For it's only by keeping our light bright that we can catch the attention of the world. The darker the rest of the field of vision, the more a star stands out – hence why we drive out beyond the light pollution to catch our best glimpses of God's handiwork above. If first-century Philippi and twenty-first-century America both look like a “crooked and twisted generation,” well, Paul's audiences then and now have more and more chances to stand out – provided we stick together, provided we keep burning the right fuel, provided we don't trade brightness for dimness and darkness. In other words: provided we steer clear of bickering, grumbling, disputing, and other pagan imitations, and so live as “blameless and innocent, children of God without blemish.”

Part of the problem sometimes has been that, as very 'mission-minded' evangelicals, we've been so determined to plunge into the world, to disperse our way through its back alleys, that we haven't seriously let the word of life form us – we haven't stuck together in thick community, but contented ourselves thinly with occasional moments of 'fellowship.' We haven't kept much brightness. The more light pollution we've had around us from living in a 'culturally Christian' bubble, the less we've noticed our dimness. But as the light pollution clears, it will be plain which stars have fizzled already, which stars have dimmed to imperceptibility, gone dim and dark.

Only by being bright can we truly brighten the darkened world below. Only by holding fast the word of life can we also hold out the word of life. It's easy to point at the darkness and yell. It's harder work to offer light. But that's why we're here, in this hour, on this hill: to be light and offer light. In Daniel's prophecy, the ones with the promise to one day “shine like the stars forever” are those who “turn many to righteousness” by sharing the light of their wisdom (Daniel 12:3). Our wisdom is the word of life. Only by letting it fuel us can we shine, and only as we shine ourselves can we offer our light to the world.

Doing this is how we, in Paul's words, can “work out [our] own salvation with fear and trembling, for it is God who works in [us] both to will and to work for his good pleasure” (Philippians 2:12-13). God is active in our midst through the word of life – his is the explosive power in our heart, his is the generation of the light – but our job is to be in awe of his active presence in our midst, his saving presence through Jesus Christ, and to work out in practice what it means to be saved, what it means to be enlightened by heavenly light, what it means to be filled with light and power. And that outworking means to keep ourselves blameless, innocent, unblemished, and bright. It means to stay uncrooked and untwisted, but to offer the brilliant word of life to a generation that is crooked and is twisted, without letting ourselves be made crooked and twisted. For as Paul writes elsewhere, “At one time you were darkness, but now you are light in the Lord: walk as children of light, for the fruit of light is found in all that's good and right and true” (Ephesians 5:8-10).

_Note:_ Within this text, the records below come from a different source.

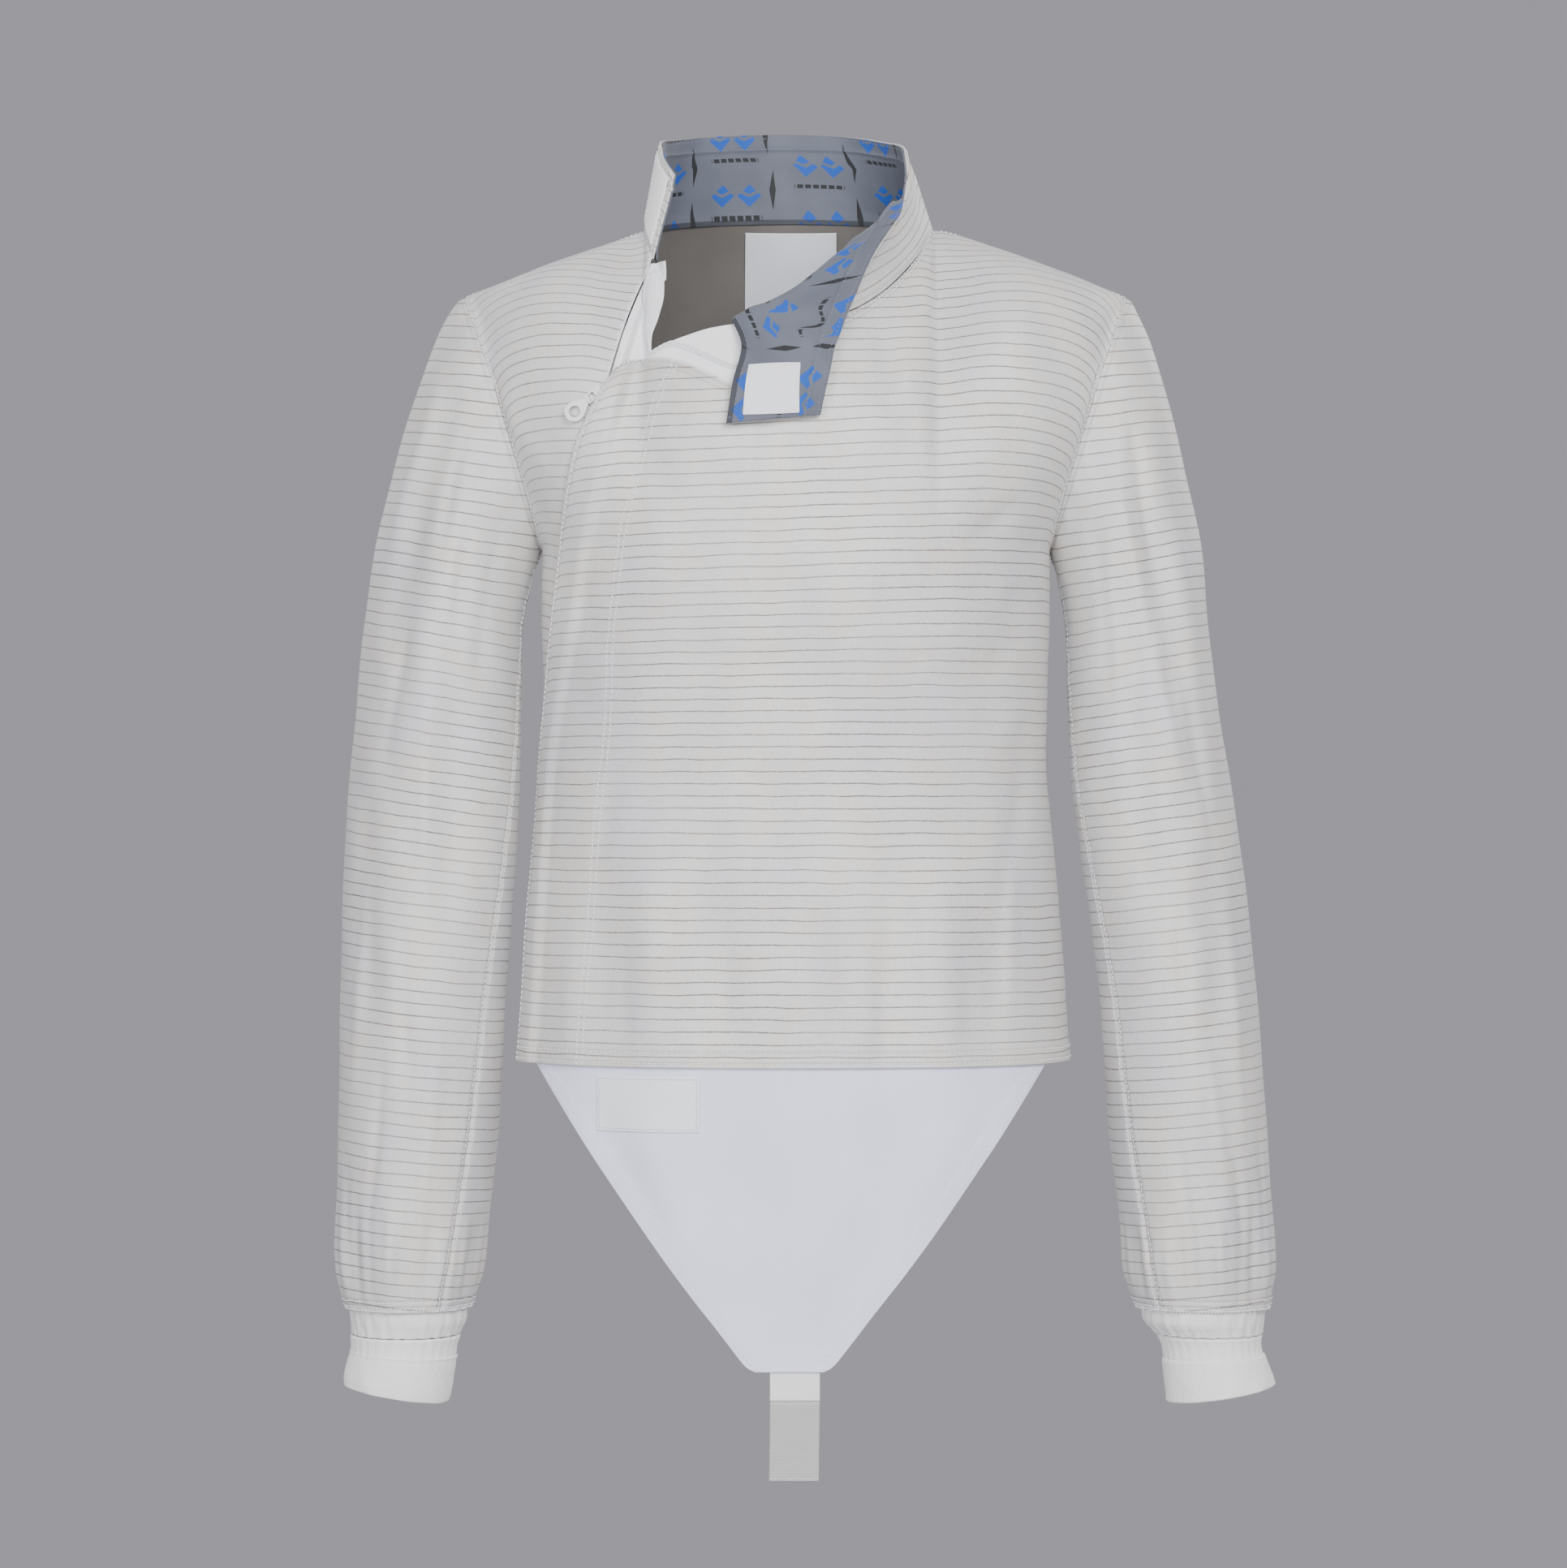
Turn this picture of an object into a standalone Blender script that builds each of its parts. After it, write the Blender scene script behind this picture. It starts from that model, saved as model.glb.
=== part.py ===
# Sabre fencing lame, filled out as it is worn.
# The front faces -Y, Z points up, and the wearer's right is -X.
# The origin is the middle of the neck's base, where the shoulders hold the garment.
# Sizes are millimetres. The meshes are made in metres.

import math
from collections import namedtuple

import bmesh
import bpy
import numpy as np
from mathutils import Matrix, Vector

MM = 0.001
SEAM = 0.3
CLOTH = 2.0
LINING = 1.0
LINING_GAP = 0.7
LINING_SKIP = 3
LINING_TRIM = 0.15
BAND = 1.3
LABEL = 0.6
LABEL_LIFT = 0.6
KNIT = 2.2

# Torso
HEM_Z = -482.0
ARMPIT_Z = -182.0
ARMPIT_X = 150.0
TIP_X = 196.5
TIP_Z = -32.0
ARMHOLE_FRONT = 50.0
ARMHOLE_BACK = 58.0
ARMHOLE_BOW = 3.0
BODY_ROUND = 2.4
SIDE_FALL = 2.0
SHOULDER_ROUND = 2.6
NECK_SLOPE_ROUND = 1.6
NECK_SLOPE_REACH = 60.0
SHOULDER_ARCH = -0.5
LOW_ROWS = 8
HIGH_ROWS = 14

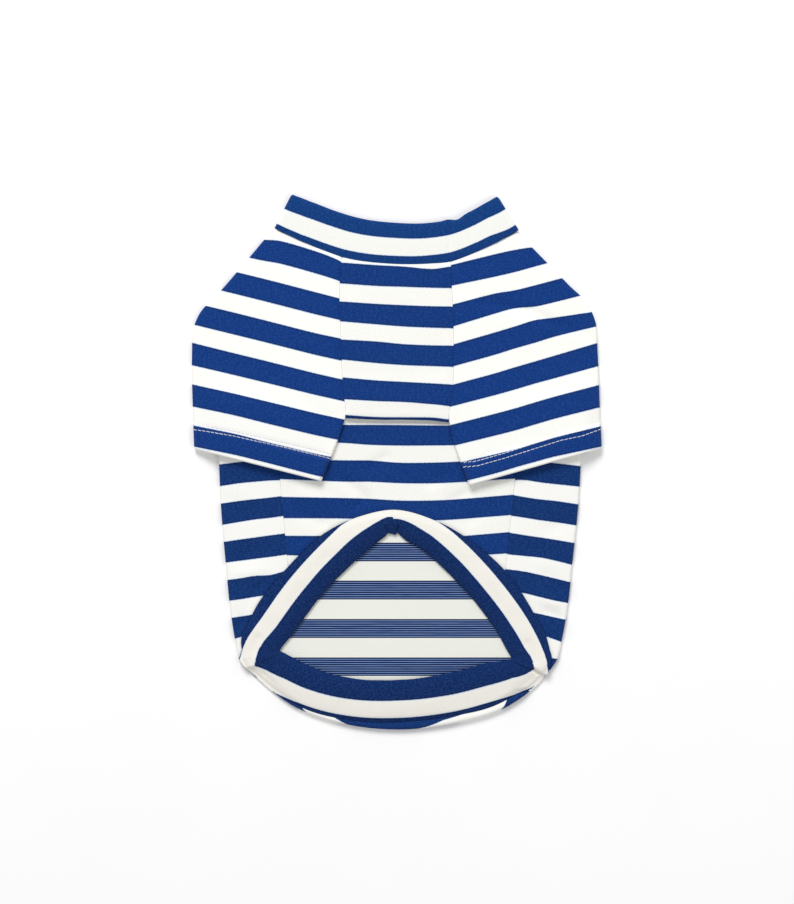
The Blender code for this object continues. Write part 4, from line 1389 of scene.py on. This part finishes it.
wrongSide = wrongSideJersey("cottonJerseyWrongSide")
# one striped jersey in five copies whose blue and white tones differ by piece to stand in for the light each
# piece catches: the hem band's darker blue and white, the back panel's darker blue and the collar's darker
# white are painted shade, and the sleeves' brighter white is painted light
shadedJerseyCopies = {
    "collar": stripedJersey("stripedJerseyCollar", "043674", "042D66", "F2F2EB"),
    "belly": stripedJersey("stripedJerseyBelly", "053275", "04285E", "F5F4EE"),
    "back": stripedJersey("stripedJerseyBack", "042D68", "032356", "F7F6F1"),
    "sleeve": stripedJersey("stripedJerseySleeve", "053379", "042962", "FAF9F3"),
    "hem": stripedJersey("stripedJerseyHem", "022459", "021B49", "F0EDE4"),
}
# bright spun polyester thread with a slight gloss and its own twist
thread = mottled("spunPolyesterThread", 0.5, 0.1, 0.6, [(0.3, "C9CCE0"), (0.7, "F4F4FA")])

pieces = [
    (neck, "neck_band", "collar_knit", "collar"),
    (back, "back_panel", "back_knit", "back"),
    (belly, "belly_panel", "belly_knit", "belly"),
    (leftSleeve, "sleeve_left", "sleeve_left_knit", "sleeve"),
    (rightSleeve, "sleeve_right", "sleeve_right_knit", "sleeve"),
    (hem, "hem_band", "hem_knit", "hem"),
]
for piece, node, slot, shadedCopy in pieces:
    piece.data.materials[0] = shadedJerseyCopies[shadedCopy]
    if len(piece.data.materials) > 1:
        piece.data.materials[1] = wrongSide
    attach(piece, "root")
    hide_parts(node)
for piece, slot in ((leftStitches, "sleeve_left_knit"), (rightStitches, "sleeve_right_knit")):
    piece.data.materials.clear()
    piece.data.materials.append(thread)
    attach(piece, "root")
print("jersey and thread finishes set")

# a white paper floor, soft light and the camera straight above
studio = {
    "floorSize": 6.0,
    "floorLevel": -0.0002,
    "ambient": 0.50,
    "keyPlace": (-0.5, 1.8, 1.9),
    "keySize": 1.2,
    "keyEnergy": 48.0,
    "fillPlace": (1.4, -0.8, 2.0),
    "fillEnergy": 8.0,
    "cameraHeight": 1.561,
    "lens": 100.0,
    "aim": (0.0003, 0.0068),
}
bpy.ops.object.select_all(action="DESELECT")
bpy.ops.mesh.primitive_plane_add(size=studio["floorSize"], location=(0, 0, studio["floorLevel"]))
floor = bpy.context.object
floor.name = "studioFloor"
bpy.ops.object.transform_apply(location=True, rotation=True, scale=True)
floor.data.materials.append(mottled("whitePaperFloor", 0.95, 0.0, 90, [(0.0, "FCFCFC"), (1.0, "FFFFFF")]))

world = bpy.context.scene.world or bpy.data.worlds.new("softStudio")
bpy.context.scene.world = world
world.use_nodes = True
world.node_tree.nodes["Background"].inputs["Color"].default_value = (1, 1, 1, 1)
world.node_tree.nodes["Background"].inputs["Strength"].default_value = studio["ambient"]


def softLight(name, place, energy):
    light = bpy.data.lights.new(name, "AREA")
    light.shape = "DISK"
    light.size = studio["keySize"]
    light.energy = energy
    lamp = bpy.data.objects.new(name, light)
    lamp.location = place
    lamp.rotation_euler = (Vector((0, 0, 0)) - Vector(place)).to_track_quat("-Z", "Y").to_euler()
    bpy.context.scene.collection.objects.link(lamp)


softLight("keyLight", studio["keyPlace"], studio["keyEnergy"])
softLight("fillLight", studio["fillPlace"], studio["fillEnergy"])
bpy.context.scene.view_settings.view_transform = "Standard"

lens = bpy.data.cameras.new("topCamera")
lens.lens = studio["lens"]
lens.sensor_width = 36
lens.clip_start = 0.01
camera = bpy.data.objects.new("topCamera", lens)
camera.location = (studio["aim"][0], studio["aim"][1], studio["cameraHeight"])
bpy.context.scene.collection.objects.link(camera)
bpy.context.scene.camera = camera
print("floor, light and camera set")
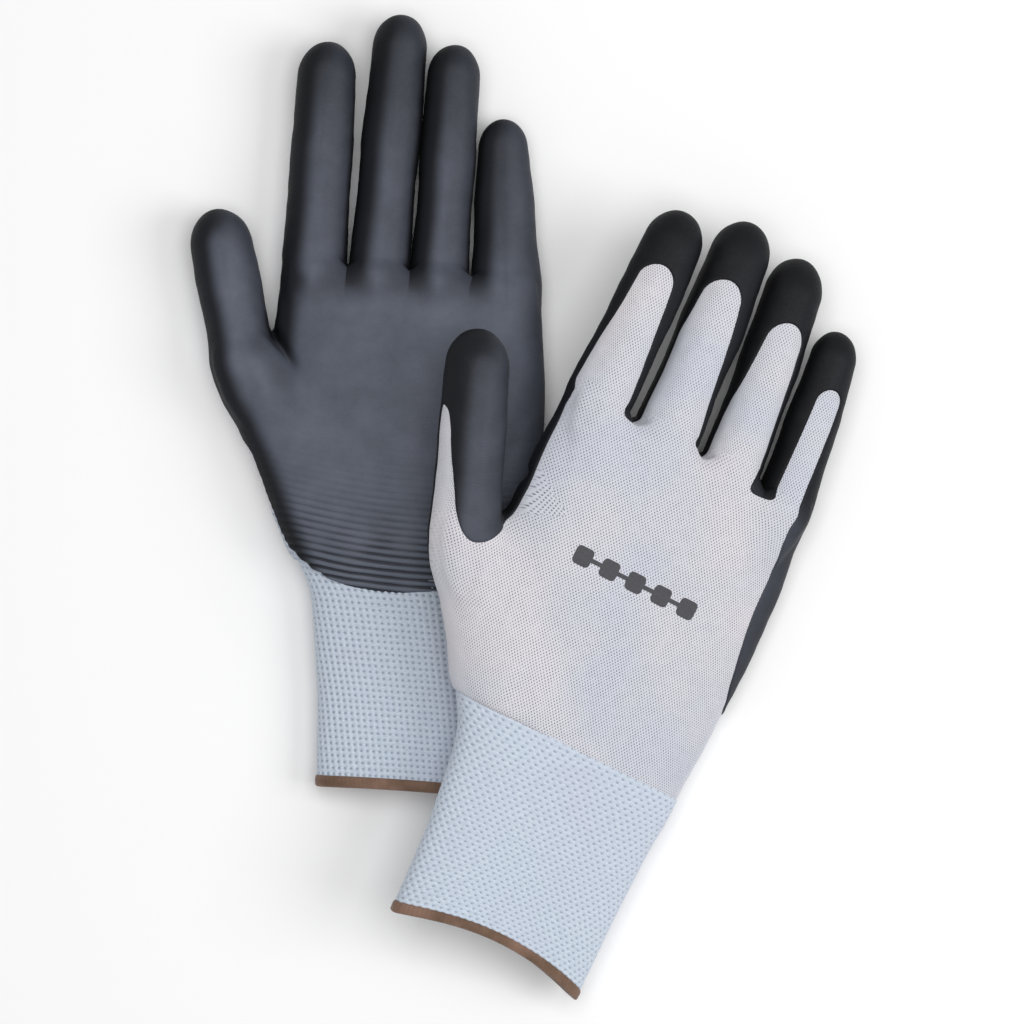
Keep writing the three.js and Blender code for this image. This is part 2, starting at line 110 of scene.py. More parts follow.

May we keep ourselves blameless and without blemish. May we be innocent children of God. May we shine like the stars forever, in the midst of a nation and among neighbors who need the wisdom of the gospel and the hope we've found. May the gravity of God keep us together, and may the word of life fuel our bright living, that we may stand out brightly against the backdrop. And as we preserve our life together uncrooked and untwisted, may others receive the light we give off, the word of life we hold out, and be turned to the righteousness we find in Jesus Christ. In his name we make this our prayer. Amen.